In many parts of Little Dixie, some antebellum plantation homes still stand today. Many people participate in heritage tourism and historic projects to preserve these structures and other aspects of this era.

Other aspects of the region's complex history, including after the Civil War, are also being studied and preserved. Beginning in 1998, the State Historic Preservation Office (of the Department of Natural Resources), conducted a survey to identify the remaining historic African-American schools in the 15 counties of Little Dixie; this survey was extended throughout the state and lasted until 2002. The study documented the historic structures, identifying those that were unique architecturally. It also captured the stories of people associated with them. The team conducted many oral interviews with former students, teachers, administrators and members of the communities to learn about their communities during the Jim Crow era. Because many of the former rural schools consisted of just one room, they have been adapted for a wide variety of uses. Many have survived. In addition, schools were often started in black churches or chapels, many of which still stand. As a result of the study, the state recommended numerous African-American schools for nomination to the National Register of Historic Places.

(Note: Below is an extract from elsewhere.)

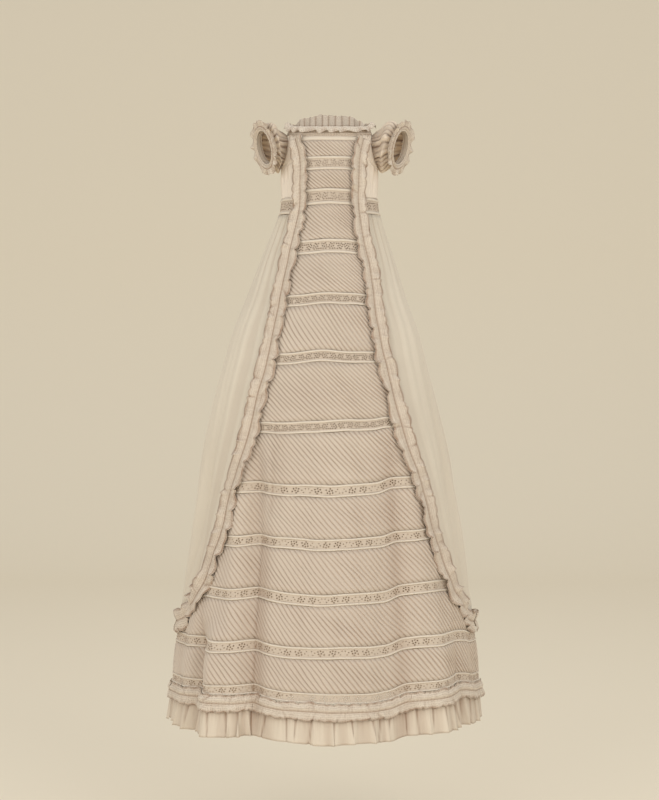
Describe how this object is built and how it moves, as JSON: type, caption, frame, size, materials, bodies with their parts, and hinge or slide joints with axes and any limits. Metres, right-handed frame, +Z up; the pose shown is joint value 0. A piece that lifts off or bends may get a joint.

Continuing demographic changes throughout the 20th century have resulted in a decrease in the number and proportion of African Americans in most of the seven counties of Little Dixie. Only Boone County in 2010 had an increase in African-American population since 2000. Blacks made up 9.29 percent of the population. In each of the other six counties, African Americans made up 6 percent or less of total population. In each case, the number and proportion of blacks in the population had declined since 2000.